• _Data for the task_:
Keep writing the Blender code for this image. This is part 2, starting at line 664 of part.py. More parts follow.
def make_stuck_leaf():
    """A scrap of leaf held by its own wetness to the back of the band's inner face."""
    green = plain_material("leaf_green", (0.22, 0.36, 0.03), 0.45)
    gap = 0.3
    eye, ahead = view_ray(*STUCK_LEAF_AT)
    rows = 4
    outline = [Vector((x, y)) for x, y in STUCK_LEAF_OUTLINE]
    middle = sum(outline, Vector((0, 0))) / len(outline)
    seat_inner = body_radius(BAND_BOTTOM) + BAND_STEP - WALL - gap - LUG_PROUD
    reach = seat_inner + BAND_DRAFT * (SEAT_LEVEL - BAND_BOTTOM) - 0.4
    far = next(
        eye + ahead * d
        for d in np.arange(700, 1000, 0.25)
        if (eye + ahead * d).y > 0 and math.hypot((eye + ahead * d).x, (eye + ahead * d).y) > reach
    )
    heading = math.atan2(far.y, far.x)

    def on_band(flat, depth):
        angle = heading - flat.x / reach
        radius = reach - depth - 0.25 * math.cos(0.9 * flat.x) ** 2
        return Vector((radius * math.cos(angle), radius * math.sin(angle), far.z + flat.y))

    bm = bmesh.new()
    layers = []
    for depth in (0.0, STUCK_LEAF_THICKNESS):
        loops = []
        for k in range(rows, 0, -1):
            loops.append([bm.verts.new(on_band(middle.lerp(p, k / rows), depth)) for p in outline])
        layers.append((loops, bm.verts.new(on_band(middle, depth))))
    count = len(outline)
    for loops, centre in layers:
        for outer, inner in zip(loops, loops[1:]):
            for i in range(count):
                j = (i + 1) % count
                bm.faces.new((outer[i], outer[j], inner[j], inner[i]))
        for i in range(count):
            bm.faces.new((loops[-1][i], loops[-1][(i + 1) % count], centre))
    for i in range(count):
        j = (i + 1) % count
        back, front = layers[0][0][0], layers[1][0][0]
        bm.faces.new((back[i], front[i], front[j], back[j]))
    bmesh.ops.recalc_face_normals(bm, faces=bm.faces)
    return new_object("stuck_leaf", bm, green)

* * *

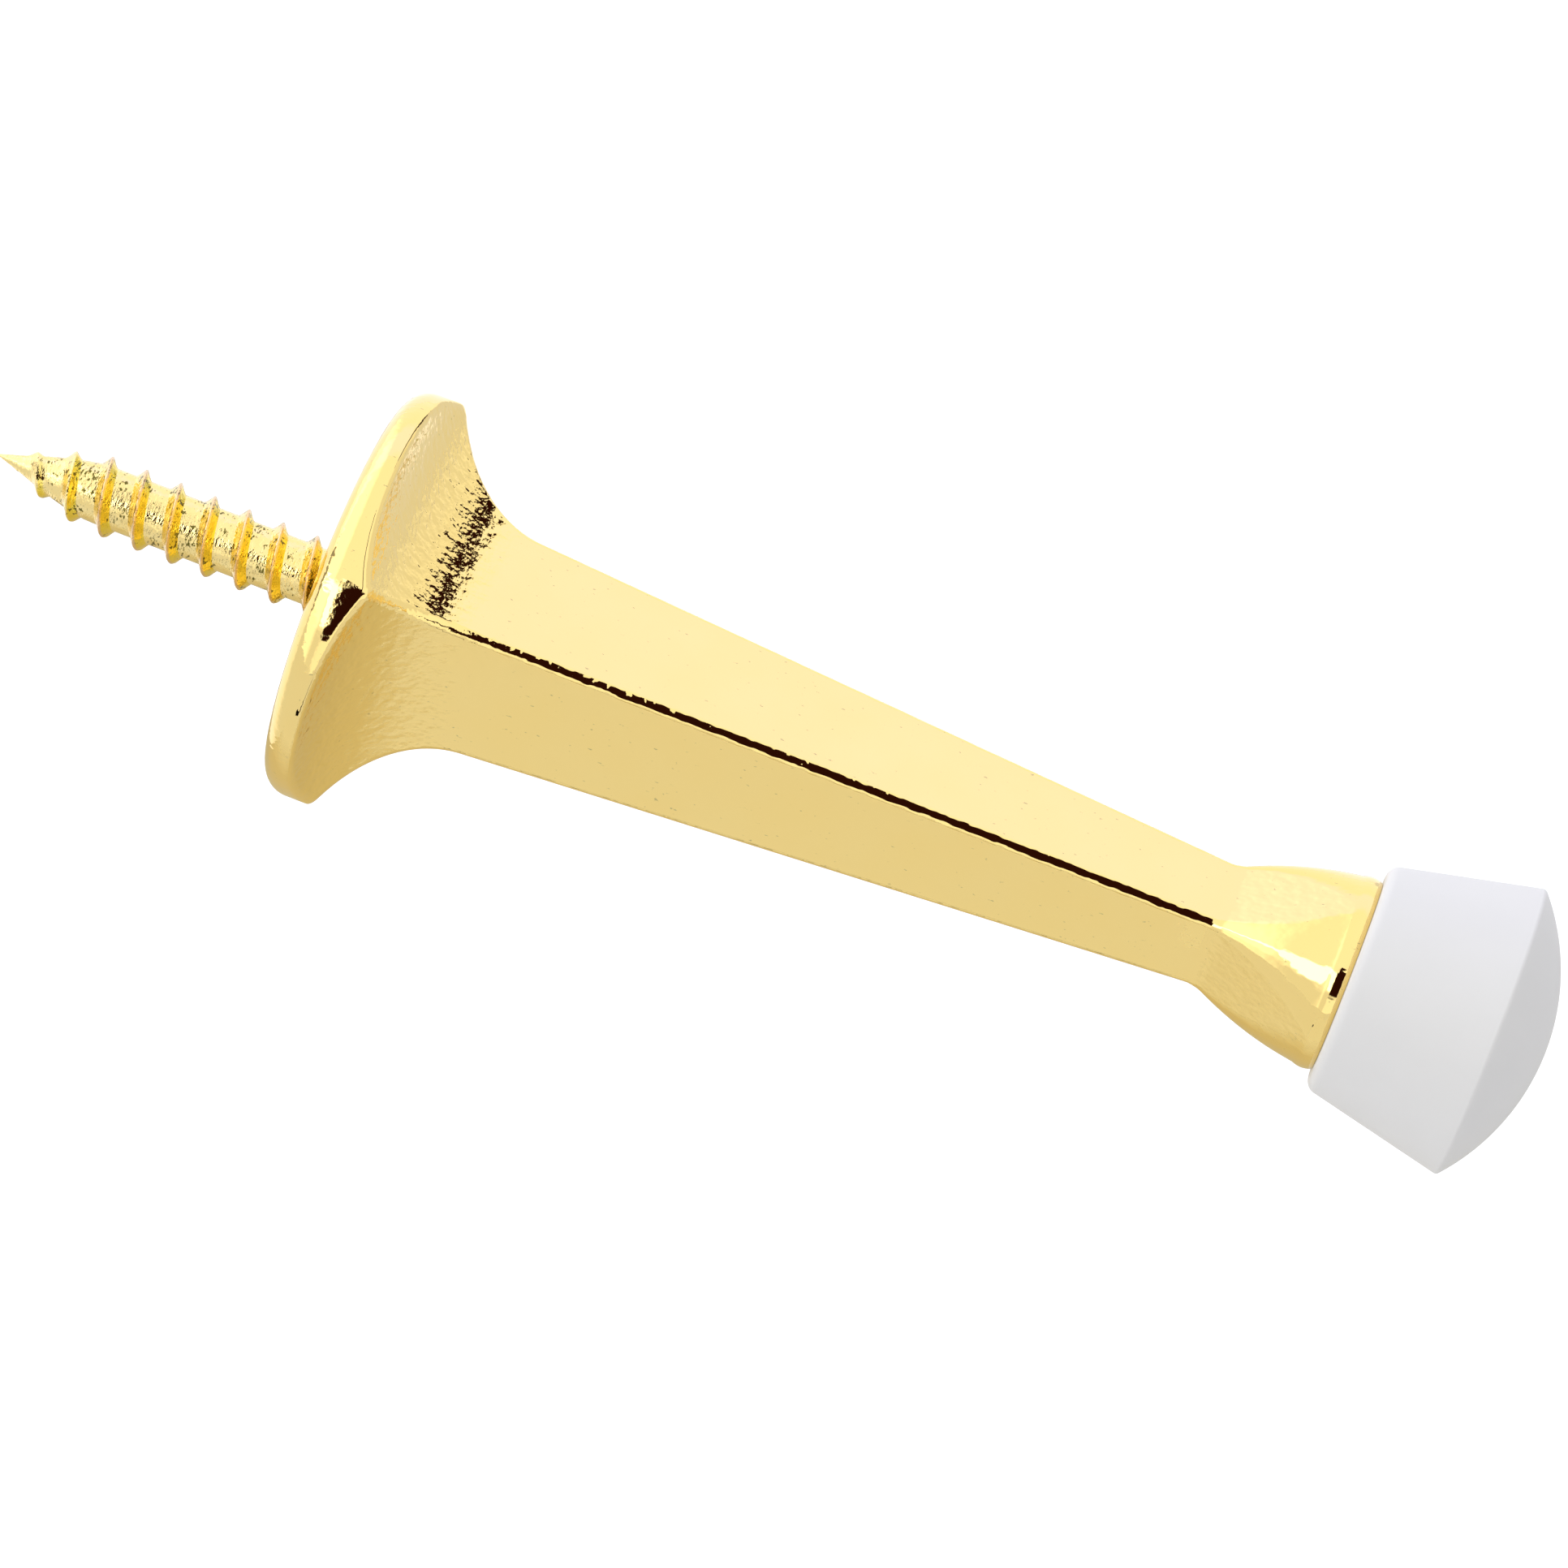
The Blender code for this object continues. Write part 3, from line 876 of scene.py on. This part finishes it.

• _Required task_: Everything from the line containing "Keep writing the" down to the line containing "heading = math.atan2(far.y, far.x)" should be retyped exactly, both lines included, and nothing more.

• _Output for this exercise_:
Keep writing the Blender code for this image. This is part 2, starting at line 664 of part.py. More parts follow.
def make_stuck_leaf():
    """A scrap of leaf held by its own wetness to the back of the band's inner face."""
    green = plain_material("leaf_green", (0.22, 0.36, 0.03), 0.45)
    gap = 0.3
    eye, ahead = view_ray(*STUCK_LEAF_AT)
    rows = 4
    outline = [Vector((x, y)) for x, y in STUCK_LEAF_OUTLINE]
    middle = sum(outline, Vector((0, 0))) / len(outline)
    seat_inner = body_radius(BAND_BOTTOM) + BAND_STEP - WALL - gap - LUG_PROUD
    reach = seat_inner + BAND_DRAFT * (SEAT_LEVEL - BAND_BOTTOM) - 0.4
    far = next(
        eye + ahead * d
        for d in np.arange(700, 1000, 0.25)
        if (eye + ahead * d).y > 0 and math.hypot((eye + ahead * d).x, (eye + ahead * d).y) > reach
    )
    heading = math.atan2(far.y, far.x)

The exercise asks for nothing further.